Watch the [very short] story

“What if God doesn’t control the future…because divine love cannot coerce?

“What if creation is still unfinished…and we're invited to co-create it?”

Jonathan Bentley

What People Are Saying

“In Shadowing St. Francis, Jonathan invites readers on a pilgrimage of faith that is at once personal, philosophical, and profoundly hopeful. His narrative embodies the open-and-relational vision of a God who persuades through love rather than control, and his storytelling gives theology a human face.”

Thomas Jay Oord — Author of God Can’t and A Theology of Love

“Jonathan’s pilgrimage is an invitation to those navigating the uncertain space between deconstruction and what comes next. With honesty and grace, he shows us that the erosion of certainty isn’t a loss of faith but an opening toward something more spacious and true. This is a book for question-askers and those who suspect that the gospel might be wider and wilder than we’ve been told.”

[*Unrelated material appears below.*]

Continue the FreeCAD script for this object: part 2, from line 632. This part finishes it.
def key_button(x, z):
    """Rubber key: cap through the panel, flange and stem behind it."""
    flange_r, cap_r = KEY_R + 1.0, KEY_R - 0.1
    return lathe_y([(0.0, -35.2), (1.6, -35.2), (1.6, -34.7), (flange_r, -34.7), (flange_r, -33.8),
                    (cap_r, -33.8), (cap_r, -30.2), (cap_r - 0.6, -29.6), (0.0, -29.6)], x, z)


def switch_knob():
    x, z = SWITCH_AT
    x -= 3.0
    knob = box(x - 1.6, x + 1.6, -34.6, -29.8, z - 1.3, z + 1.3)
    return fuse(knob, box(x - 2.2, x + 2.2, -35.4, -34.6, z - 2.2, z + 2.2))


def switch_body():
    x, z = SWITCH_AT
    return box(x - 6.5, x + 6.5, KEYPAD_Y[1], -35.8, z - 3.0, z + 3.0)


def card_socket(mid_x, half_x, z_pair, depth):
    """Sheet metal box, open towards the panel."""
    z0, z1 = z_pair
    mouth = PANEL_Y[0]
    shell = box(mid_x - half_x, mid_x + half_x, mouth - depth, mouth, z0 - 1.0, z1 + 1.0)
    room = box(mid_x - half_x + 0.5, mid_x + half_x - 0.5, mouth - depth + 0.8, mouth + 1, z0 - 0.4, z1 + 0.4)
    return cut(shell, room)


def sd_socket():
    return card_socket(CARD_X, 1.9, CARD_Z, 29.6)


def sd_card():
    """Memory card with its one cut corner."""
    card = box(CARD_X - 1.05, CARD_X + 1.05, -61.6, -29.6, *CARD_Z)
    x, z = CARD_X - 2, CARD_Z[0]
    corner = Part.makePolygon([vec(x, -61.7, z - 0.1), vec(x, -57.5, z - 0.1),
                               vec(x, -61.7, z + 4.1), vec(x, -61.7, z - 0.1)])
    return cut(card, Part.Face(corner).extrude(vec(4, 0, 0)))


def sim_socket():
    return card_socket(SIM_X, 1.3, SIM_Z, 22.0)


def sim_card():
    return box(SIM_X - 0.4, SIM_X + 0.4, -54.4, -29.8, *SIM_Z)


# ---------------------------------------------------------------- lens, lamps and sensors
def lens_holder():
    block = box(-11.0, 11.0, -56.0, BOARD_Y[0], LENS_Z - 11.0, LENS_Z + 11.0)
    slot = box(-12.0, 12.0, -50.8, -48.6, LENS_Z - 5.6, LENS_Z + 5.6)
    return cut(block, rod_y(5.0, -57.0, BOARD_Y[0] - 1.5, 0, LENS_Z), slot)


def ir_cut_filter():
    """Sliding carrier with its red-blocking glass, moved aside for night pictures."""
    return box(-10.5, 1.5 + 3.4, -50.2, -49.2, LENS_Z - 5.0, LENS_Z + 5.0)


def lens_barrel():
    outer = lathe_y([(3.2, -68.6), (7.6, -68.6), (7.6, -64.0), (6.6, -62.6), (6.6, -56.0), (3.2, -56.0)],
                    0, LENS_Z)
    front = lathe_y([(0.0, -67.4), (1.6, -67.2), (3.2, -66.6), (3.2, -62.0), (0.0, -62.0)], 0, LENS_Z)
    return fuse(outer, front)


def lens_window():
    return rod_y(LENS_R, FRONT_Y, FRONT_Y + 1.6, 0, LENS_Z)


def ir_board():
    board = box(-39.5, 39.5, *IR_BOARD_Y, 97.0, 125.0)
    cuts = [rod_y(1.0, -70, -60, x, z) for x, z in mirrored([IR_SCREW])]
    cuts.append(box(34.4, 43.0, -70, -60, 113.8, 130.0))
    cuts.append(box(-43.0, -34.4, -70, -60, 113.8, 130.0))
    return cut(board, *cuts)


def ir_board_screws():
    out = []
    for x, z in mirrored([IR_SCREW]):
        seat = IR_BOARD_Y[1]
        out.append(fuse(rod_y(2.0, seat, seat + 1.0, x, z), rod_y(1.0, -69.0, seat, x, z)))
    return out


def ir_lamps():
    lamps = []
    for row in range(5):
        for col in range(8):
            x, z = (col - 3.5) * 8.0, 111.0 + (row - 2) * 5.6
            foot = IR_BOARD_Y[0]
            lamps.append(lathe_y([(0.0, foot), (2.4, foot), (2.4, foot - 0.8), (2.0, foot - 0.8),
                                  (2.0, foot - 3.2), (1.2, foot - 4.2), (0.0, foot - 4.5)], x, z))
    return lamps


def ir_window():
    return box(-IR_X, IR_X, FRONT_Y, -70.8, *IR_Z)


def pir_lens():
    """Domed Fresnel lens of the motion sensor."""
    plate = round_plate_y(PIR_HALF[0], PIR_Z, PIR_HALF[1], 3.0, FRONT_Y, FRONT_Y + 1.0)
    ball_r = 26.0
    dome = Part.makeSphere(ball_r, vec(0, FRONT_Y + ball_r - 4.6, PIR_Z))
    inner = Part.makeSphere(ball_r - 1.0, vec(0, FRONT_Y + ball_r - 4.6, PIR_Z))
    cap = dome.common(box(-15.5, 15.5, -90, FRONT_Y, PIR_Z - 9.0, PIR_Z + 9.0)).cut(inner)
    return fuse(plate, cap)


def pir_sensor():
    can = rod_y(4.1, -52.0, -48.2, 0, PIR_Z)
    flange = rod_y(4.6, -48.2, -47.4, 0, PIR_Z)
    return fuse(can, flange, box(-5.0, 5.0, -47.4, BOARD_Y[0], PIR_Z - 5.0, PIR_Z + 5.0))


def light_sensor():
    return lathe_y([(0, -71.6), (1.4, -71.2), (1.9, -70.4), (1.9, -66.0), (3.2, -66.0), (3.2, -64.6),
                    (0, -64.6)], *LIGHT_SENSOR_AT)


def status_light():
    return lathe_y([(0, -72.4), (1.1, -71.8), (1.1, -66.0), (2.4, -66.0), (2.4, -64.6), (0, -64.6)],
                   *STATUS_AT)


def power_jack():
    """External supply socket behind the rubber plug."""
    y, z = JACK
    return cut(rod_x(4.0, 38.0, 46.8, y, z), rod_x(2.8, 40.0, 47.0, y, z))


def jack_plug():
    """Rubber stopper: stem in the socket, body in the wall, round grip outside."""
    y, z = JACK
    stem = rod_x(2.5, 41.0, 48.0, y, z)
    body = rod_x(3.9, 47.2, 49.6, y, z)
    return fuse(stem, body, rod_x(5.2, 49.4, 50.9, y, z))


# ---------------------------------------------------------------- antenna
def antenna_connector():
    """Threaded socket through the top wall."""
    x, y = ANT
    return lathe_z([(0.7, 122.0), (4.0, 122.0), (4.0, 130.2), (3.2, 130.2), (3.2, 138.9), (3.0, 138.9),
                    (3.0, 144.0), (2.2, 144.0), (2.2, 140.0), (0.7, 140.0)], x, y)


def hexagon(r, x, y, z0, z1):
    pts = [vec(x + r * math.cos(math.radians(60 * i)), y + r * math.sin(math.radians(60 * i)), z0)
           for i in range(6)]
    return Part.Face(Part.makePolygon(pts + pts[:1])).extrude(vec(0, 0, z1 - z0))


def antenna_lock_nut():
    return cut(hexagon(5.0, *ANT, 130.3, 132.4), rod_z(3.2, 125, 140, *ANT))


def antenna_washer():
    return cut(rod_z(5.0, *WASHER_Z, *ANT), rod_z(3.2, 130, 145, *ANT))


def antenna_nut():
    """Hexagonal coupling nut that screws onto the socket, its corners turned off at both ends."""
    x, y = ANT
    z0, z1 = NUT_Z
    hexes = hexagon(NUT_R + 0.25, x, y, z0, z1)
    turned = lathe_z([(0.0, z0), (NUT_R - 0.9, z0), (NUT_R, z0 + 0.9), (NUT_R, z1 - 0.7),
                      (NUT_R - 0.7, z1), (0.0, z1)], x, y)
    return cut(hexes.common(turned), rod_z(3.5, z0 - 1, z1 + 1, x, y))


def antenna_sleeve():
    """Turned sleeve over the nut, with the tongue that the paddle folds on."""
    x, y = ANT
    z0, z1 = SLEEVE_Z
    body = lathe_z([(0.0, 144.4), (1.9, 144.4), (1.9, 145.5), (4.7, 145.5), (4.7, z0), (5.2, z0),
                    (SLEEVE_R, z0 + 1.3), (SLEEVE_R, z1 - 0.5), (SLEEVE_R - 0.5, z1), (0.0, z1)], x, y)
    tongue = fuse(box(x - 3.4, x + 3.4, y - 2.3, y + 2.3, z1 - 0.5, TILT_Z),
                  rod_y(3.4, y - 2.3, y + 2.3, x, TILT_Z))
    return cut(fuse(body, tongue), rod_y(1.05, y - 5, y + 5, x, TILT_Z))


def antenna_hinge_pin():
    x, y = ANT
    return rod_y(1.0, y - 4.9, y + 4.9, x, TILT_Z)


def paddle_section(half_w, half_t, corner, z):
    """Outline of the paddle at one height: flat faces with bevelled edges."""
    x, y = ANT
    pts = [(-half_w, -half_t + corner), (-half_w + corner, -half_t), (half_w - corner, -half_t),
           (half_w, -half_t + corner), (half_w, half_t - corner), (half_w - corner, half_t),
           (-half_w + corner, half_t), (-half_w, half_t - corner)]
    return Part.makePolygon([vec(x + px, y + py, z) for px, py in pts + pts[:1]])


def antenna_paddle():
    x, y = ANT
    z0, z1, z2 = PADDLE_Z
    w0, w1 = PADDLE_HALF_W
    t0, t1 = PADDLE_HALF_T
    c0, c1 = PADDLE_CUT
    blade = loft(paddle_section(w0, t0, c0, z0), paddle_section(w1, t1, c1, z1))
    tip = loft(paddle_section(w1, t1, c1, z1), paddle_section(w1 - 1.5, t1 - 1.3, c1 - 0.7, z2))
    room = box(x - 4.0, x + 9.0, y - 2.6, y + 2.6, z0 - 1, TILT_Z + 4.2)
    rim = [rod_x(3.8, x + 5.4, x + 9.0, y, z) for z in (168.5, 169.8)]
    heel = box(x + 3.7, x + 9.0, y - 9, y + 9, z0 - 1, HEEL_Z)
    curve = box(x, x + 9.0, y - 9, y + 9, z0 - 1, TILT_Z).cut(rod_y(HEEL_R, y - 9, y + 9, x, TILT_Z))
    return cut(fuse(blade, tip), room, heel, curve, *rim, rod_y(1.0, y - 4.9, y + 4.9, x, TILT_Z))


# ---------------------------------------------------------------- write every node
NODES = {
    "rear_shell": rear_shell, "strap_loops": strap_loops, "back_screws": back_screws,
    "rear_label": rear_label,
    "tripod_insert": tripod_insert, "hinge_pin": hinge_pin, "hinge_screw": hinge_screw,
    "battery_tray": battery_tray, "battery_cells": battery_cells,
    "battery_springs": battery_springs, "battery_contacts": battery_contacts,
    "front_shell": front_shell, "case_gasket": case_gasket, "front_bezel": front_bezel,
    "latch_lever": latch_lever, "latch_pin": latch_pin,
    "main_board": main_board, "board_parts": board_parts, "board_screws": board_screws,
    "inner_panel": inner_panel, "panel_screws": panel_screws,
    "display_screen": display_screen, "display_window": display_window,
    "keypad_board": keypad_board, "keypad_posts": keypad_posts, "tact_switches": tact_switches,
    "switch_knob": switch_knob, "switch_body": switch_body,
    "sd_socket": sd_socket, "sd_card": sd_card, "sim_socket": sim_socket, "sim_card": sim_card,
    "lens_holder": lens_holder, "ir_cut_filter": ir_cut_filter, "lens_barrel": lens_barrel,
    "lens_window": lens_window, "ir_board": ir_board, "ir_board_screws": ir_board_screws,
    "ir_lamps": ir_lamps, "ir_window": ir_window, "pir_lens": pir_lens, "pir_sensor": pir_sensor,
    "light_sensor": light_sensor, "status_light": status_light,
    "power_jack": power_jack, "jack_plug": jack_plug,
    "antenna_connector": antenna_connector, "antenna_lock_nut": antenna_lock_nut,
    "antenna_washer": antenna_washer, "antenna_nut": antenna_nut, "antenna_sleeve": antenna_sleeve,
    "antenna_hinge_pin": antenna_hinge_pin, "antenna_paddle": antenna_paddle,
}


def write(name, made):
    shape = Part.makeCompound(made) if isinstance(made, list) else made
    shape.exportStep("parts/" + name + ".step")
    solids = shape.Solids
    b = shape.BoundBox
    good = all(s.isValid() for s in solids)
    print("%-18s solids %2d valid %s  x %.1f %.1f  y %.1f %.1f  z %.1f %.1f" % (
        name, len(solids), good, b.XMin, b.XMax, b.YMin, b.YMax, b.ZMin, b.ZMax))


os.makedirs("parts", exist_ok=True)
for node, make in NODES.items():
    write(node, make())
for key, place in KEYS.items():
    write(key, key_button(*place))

Keri Ladouceur — Executive Director Post Evangelical Collective

“This book is what happens when theology steps out of abstraction and onto the road. Jonathan shows how faith can move beyond rivalry, beyond the mimetic pull toward power or certainty, into something freer—a consent to love, to mystery, to one another. It’s thoughtful, disarming, and exactly the kind of story the church needs right now.”

Jonathan Foster — Author of indigo: the color of grief

About the Book

What happens when five decades of evangelical certainty collide with questions that won't stay silent?

Rather than abandoning faith entirely, Shadowing St. Francis chronicles a reconstruction project: What was worth keeping? What still held meaning in the modern world?

Along a 120-mile pilgrimage through Italy, following the footsteps of Saint Francis, a surprising truth emerged: the most important thing about divine power is that it never coerces. God calls but never forces.

In an unexpected twist, artificial intelligence became a valuable companion in this theological exploration—not as guru or oracle, but as an unbiased advisor with no institutional agenda. Free from denominational loyalties, AI could present Christianity's great debates without steering toward predetermined conclusions. It offered what years of church conversations couldn't: a neutral space to examine forbidden questions.

This book offers a coherent reframing of ancient Christian faith—one that takes science seriously, sees truth as discovered rather than created, and centers on a God who values relationship over rules, love over doctrine, and freedom over control.

For anyone who's been told their questions are dangerous. For those who suspect walking away from institutional religion might be walking toward something more real. For every pilgrim still searching for a God worth believing in.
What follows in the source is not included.